Modeling code records:
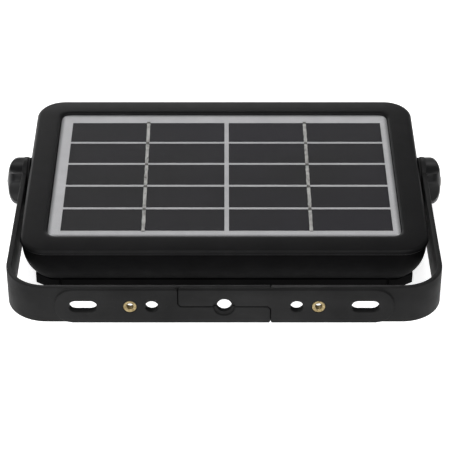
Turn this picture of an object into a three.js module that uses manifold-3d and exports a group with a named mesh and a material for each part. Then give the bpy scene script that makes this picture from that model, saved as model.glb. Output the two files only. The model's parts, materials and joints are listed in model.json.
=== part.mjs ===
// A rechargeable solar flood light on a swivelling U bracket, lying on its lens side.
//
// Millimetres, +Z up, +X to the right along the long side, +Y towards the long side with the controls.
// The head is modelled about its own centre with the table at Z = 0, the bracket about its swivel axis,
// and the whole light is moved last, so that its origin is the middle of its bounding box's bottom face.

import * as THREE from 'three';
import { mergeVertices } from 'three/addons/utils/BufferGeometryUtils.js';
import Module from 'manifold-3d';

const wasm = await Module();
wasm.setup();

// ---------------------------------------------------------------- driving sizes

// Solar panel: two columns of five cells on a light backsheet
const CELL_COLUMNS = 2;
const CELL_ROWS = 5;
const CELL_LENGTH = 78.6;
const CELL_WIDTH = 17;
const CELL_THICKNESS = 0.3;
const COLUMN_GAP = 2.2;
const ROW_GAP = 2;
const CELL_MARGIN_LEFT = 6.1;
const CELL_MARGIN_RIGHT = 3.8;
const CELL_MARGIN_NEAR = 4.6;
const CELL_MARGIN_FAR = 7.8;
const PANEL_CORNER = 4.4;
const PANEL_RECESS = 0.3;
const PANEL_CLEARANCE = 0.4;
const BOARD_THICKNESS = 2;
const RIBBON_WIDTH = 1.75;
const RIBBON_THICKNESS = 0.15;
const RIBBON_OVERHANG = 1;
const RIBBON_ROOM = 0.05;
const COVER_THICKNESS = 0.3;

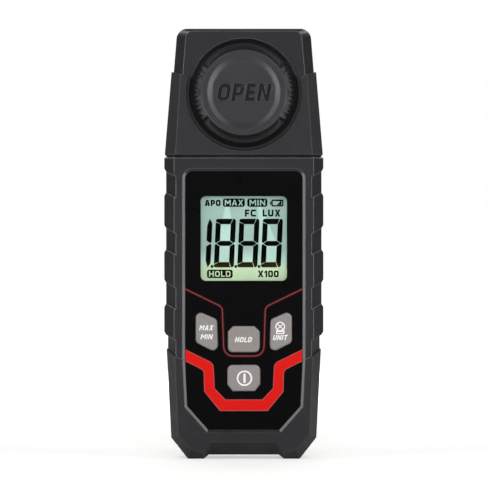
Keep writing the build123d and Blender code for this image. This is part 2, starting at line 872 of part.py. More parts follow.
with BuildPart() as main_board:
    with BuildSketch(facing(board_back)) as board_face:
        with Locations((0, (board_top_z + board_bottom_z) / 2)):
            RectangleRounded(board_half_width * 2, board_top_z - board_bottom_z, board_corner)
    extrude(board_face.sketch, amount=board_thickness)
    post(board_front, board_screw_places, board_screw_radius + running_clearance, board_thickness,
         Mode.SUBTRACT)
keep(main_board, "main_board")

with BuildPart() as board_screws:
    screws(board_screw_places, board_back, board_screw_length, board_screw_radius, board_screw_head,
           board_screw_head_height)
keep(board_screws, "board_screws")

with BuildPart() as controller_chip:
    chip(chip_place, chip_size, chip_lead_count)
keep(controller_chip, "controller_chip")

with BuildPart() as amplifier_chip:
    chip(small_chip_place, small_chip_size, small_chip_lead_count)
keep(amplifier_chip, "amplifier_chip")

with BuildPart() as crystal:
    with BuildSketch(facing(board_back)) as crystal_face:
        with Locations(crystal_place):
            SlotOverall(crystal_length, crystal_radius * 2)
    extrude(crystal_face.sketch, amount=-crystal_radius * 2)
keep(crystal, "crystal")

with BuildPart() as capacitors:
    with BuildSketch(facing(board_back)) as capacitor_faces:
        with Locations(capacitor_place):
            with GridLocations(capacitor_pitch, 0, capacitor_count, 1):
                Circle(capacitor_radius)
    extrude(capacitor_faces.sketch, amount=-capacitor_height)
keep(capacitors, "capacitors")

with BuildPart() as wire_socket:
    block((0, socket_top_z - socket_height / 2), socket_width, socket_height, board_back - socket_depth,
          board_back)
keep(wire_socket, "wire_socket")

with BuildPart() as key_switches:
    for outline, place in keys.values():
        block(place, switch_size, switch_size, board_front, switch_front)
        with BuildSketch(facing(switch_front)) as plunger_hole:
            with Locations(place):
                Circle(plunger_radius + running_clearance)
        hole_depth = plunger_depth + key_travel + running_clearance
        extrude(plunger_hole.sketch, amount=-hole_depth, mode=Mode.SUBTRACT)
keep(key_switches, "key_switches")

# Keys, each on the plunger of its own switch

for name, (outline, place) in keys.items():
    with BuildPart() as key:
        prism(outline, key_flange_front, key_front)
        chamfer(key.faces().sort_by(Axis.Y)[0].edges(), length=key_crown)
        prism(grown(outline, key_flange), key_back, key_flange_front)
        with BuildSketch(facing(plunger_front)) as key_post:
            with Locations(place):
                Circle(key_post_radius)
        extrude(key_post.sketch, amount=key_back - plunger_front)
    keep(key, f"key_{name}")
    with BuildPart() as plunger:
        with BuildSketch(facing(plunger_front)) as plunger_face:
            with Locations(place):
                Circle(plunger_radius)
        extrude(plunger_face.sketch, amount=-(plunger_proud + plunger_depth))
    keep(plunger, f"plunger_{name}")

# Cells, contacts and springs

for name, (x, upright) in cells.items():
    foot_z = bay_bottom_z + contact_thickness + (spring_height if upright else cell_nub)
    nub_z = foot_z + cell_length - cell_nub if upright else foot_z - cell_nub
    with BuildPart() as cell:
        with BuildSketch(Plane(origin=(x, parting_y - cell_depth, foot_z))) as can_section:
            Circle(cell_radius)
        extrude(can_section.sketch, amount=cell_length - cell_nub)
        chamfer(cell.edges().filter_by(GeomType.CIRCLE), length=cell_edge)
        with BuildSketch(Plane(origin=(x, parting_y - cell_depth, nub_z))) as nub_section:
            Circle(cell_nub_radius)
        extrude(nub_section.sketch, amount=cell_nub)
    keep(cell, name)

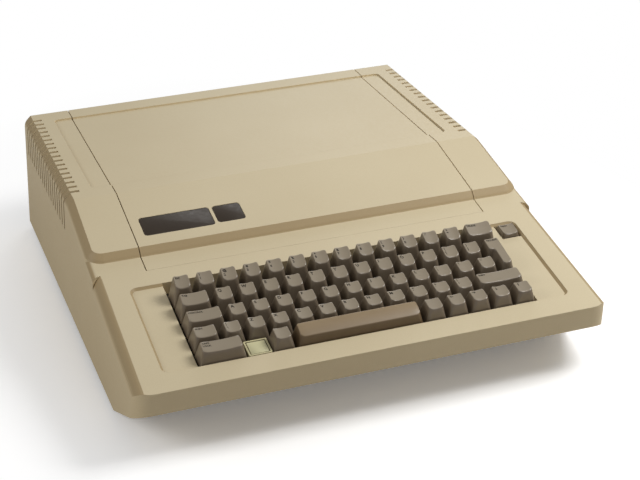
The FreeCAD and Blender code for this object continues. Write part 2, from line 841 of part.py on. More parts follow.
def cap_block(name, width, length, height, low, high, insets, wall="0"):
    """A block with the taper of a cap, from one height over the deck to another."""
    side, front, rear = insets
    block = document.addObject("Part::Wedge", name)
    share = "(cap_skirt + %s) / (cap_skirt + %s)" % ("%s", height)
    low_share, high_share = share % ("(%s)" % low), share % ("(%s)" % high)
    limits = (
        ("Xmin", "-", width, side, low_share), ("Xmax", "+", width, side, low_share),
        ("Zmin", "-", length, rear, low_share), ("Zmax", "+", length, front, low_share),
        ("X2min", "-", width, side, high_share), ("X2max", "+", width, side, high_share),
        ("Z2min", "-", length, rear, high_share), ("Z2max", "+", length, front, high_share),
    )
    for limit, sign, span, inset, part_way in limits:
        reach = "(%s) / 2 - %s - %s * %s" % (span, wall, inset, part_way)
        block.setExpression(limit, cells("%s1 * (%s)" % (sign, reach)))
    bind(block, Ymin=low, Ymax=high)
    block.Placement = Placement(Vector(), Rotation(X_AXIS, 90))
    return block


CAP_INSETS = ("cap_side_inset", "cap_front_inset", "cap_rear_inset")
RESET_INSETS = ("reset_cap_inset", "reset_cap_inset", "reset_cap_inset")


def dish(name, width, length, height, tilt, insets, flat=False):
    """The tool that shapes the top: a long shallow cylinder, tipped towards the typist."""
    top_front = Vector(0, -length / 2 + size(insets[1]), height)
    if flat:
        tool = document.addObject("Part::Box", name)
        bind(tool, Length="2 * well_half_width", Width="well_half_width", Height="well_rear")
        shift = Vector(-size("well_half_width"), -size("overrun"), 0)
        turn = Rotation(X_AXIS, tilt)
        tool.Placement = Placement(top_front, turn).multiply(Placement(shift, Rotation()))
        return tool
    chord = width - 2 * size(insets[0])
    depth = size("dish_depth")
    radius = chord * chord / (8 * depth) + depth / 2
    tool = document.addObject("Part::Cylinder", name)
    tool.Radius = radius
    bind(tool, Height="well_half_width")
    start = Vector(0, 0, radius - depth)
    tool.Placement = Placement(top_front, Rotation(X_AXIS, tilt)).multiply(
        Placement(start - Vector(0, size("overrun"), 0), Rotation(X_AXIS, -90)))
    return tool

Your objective
Return the entries above exactly, each one complete.

Answer for this exercise
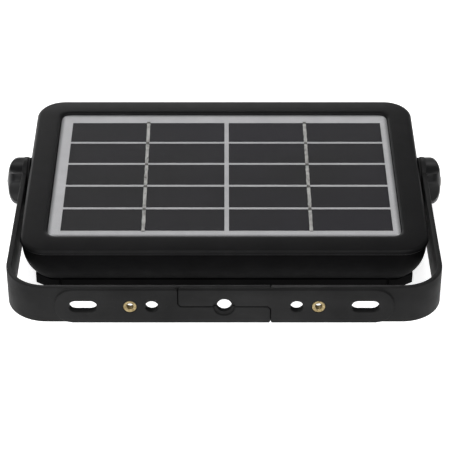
Turn this picture of an object into a three.js module that uses manifold-3d and exports a group with a named mesh and a material for each part. Then give the bpy scene script that makes this picture from that model, saved as model.glb. Output the two files only. The model's parts, materials and joints are listed in model.json.
=== part.mjs ===
// A rechargeable solar flood light on a swivelling U bracket, lying on its lens side.
//
// Millimetres, +Z up, +X to the right along the long side, +Y towards the long side with the controls.
// The head is modelled about its own centre with the table at Z = 0, the bracket about its swivel axis,
// and the whole light is moved last, so that its origin is the middle of its bounding box's bottom face.

import * as THREE from 'three';
import { mergeVertices } from 'three/addons/utils/BufferGeometryUtils.js';
import Module from 'manifold-3d';

const wasm = await Module();
wasm.setup();

// ---------------------------------------------------------------- driving sizes

// Solar panel: two columns of five cells on a light backsheet
const CELL_COLUMNS = 2;
const CELL_ROWS = 5;
const CELL_LENGTH = 78.6;
const CELL_WIDTH = 17;
const CELL_THICKNESS = 0.3;
const COLUMN_GAP = 2.2;
const ROW_GAP = 2;
const CELL_MARGIN_LEFT = 6.1;
const CELL_MARGIN_RIGHT = 3.8;
const CELL_MARGIN_NEAR = 4.6;
const CELL_MARGIN_FAR = 7.8;
const PANEL_CORNER = 4.4;
const PANEL_RECESS = 0.3;
const PANEL_CLEARANCE = 0.4;
const BOARD_THICKNESS = 2;
const RIBBON_WIDTH = 1.75;
const RIBBON_THICKNESS = 0.15;
const RIBBON_OVERHANG = 1;
const RIBBON_ROOM = 0.05;
const COVER_THICKNESS = 0.3;

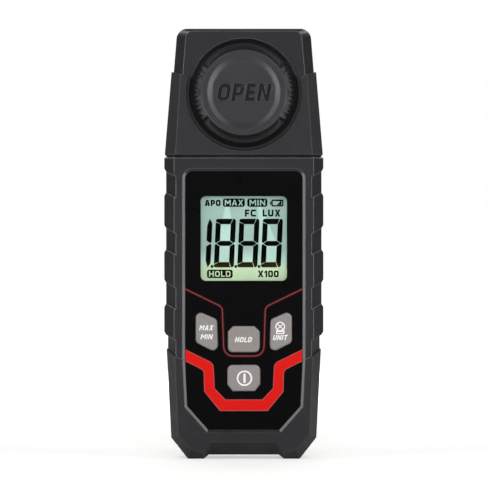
Keep writing the build123d and Blender code for this image. This is part 2, starting at line 872 of part.py. More parts follow.
with BuildPart() as main_board:
    with BuildSketch(facing(board_back)) as board_face:
        with Locations((0, (board_top_z + board_bottom_z) / 2)):
            RectangleRounded(board_half_width * 2, board_top_z - board_bottom_z, board_corner)
    extrude(board_face.sketch, amount=board_thickness)
    post(board_front, board_screw_places, board_screw_radius + running_clearance, board_thickness,
         Mode.SUBTRACT)
keep(main_board, "main_board")

with BuildPart() as board_screws:
    screws(board_screw_places, board_back, board_screw_length, board_screw_radius, board_screw_head,
           board_screw_head_height)
keep(board_screws, "board_screws")

with BuildPart() as controller_chip:
    chip(chip_place, chip_size, chip_lead_count)
keep(controller_chip, "controller_chip")

with BuildPart() as amplifier_chip:
    chip(small_chip_place, small_chip_size, small_chip_lead_count)
keep(amplifier_chip, "amplifier_chip")

with BuildPart() as crystal:
    with BuildSketch(facing(board_back)) as crystal_face:
        with Locations(crystal_place):
            SlotOverall(crystal_length, crystal_radius * 2)
    extrude(crystal_face.sketch, amount=-crystal_radius * 2)
keep(crystal, "crystal")

with BuildPart() as capacitors:
    with BuildSketch(facing(board_back)) as capacitor_faces:
        with Locations(capacitor_place):
            with GridLocations(capacitor_pitch, 0, capacitor_count, 1):
                Circle(capacitor_radius)
    extrude(capacitor_faces.sketch, amount=-capacitor_height)
keep(capacitors, "capacitors")

with BuildPart() as wire_socket:
    block((0, socket_top_z - socket_height / 2), socket_width, socket_height, board_back - socket_depth,
          board_back)
keep(wire_socket, "wire_socket")

with BuildPart() as key_switches:
    for outline, place in keys.values():
        block(place, switch_size, switch_size, board_front, switch_front)
        with BuildSketch(facing(switch_front)) as plunger_hole:
            with Locations(place):
                Circle(plunger_radius + running_clearance)
        hole_depth = plunger_depth + key_travel + running_clearance
        extrude(plunger_hole.sketch, amount=-hole_depth, mode=Mode.SUBTRACT)
keep(key_switches, "key_switches")

# Keys, each on the plunger of its own switch

for name, (outline, place) in keys.items():
    with BuildPart() as key:
        prism(outline, key_flange_front, key_front)
        chamfer(key.faces().sort_by(Axis.Y)[0].edges(), length=key_crown)
        prism(grown(outline, key_flange), key_back, key_flange_front)
        with BuildSketch(facing(plunger_front)) as key_post:
            with Locations(place):
                Circle(key_post_radius)
        extrude(key_post.sketch, amount=key_back - plunger_front)
    keep(key, f"key_{name}")
    with BuildPart() as plunger:
        with BuildSketch(facing(plunger_front)) as plunger_face:
            with Locations(place):
                Circle(plunger_radius)
        extrude(plunger_face.sketch, amount=-(plunger_proud + plunger_depth))
    keep(plunger, f"plunger_{name}")

# Cells, contacts and springs

for name, (x, upright) in cells.items():
    foot_z = bay_bottom_z + contact_thickness + (spring_height if upright else cell_nub)
    nub_z = foot_z + cell_length - cell_nub if upright else foot_z - cell_nub
    with BuildPart() as cell:
        with BuildSketch(Plane(origin=(x, parting_y - cell_depth, foot_z))) as can_section:
            Circle(cell_radius)
        extrude(can_section.sketch, amount=cell_length - cell_nub)
        chamfer(cell.edges().filter_by(GeomType.CIRCLE), length=cell_edge)
        with BuildSketch(Plane(origin=(x, parting_y - cell_depth, nub_z))) as nub_section:
            Circle(cell_nub_radius)
        extrude(nub_section.sketch, amount=cell_nub)
    keep(cell, name)

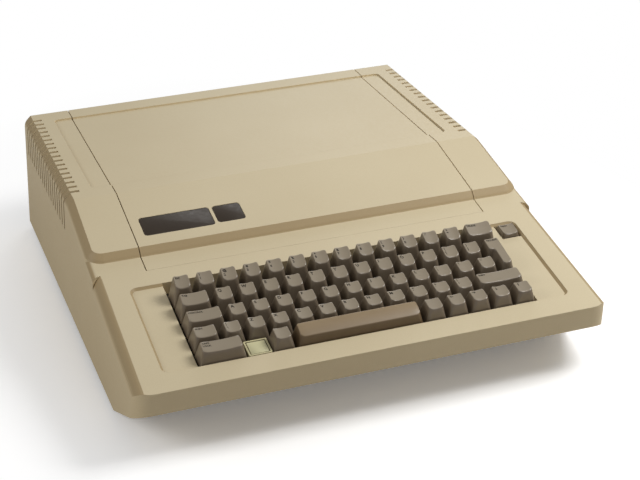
The FreeCAD and Blender code for this object continues. Write part 2, from line 841 of part.py on. More parts follow.
def cap_block(name, width, length, height, low, high, insets, wall="0"):
    """A block with the taper of a cap, from one height over the deck to another."""
    side, front, rear = insets
    block = document.addObject("Part::Wedge", name)
    share = "(cap_skirt + %s) / (cap_skirt + %s)" % ("%s", height)
    low_share, high_share = share % ("(%s)" % low), share % ("(%s)" % high)
    limits = (
        ("Xmin", "-", width, side, low_share), ("Xmax", "+", width, side, low_share),
        ("Zmin", "-", length, rear, low_share), ("Zmax", "+", length, front, low_share),
        ("X2min", "-", width, side, high_share), ("X2max", "+", width, side, high_share),
        ("Z2min", "-", length, rear, high_share), ("Z2max", "+", length, front, high_share),
    )
    for limit, sign, span, inset, part_way in limits:
        reach = "(%s) / 2 - %s - %s * %s" % (span, wall, inset, part_way)
        block.setExpression(limit, cells("%s1 * (%s)" % (sign, reach)))
    bind(block, Ymin=low, Ymax=high)
    block.Placement = Placement(Vector(), Rotation(X_AXIS, 90))
    return block


CAP_INSETS = ("cap_side_inset", "cap_front_inset", "cap_rear_inset")
RESET_INSETS = ("reset_cap_inset", "reset_cap_inset", "reset_cap_inset")


def dish(name, width, length, height, tilt, insets, flat=False):
    """The tool that shapes the top: a long shallow cylinder, tipped towards the typist."""
    top_front = Vector(0, -length / 2 + size(insets[1]), height)
    if flat:
        tool = document.addObject("Part::Box", name)
        bind(tool, Length="2 * well_half_width", Width="well_half_width", Height="well_rear")
        shift = Vector(-size("well_half_width"), -size("overrun"), 0)
        turn = Rotation(X_AXIS, tilt)
        tool.Placement = Placement(top_front, turn).multiply(Placement(shift, Rotation()))
        return tool
    chord = width - 2 * size(insets[0])
    depth = size("dish_depth")
    radius = chord * chord / (8 * depth) + depth / 2
    tool = document.addObject("Part::Cylinder", name)
    tool.Radius = radius
    bind(tool, Height="well_half_width")
    start = Vector(0, 0, radius - depth)
    tool.Placement = Placement(top_front, Rotation(X_AXIS, tilt)).multiply(
        Placement(start - Vector(0, size("overrun"), 0), Rotation(X_AXIS, -90)))
    return tool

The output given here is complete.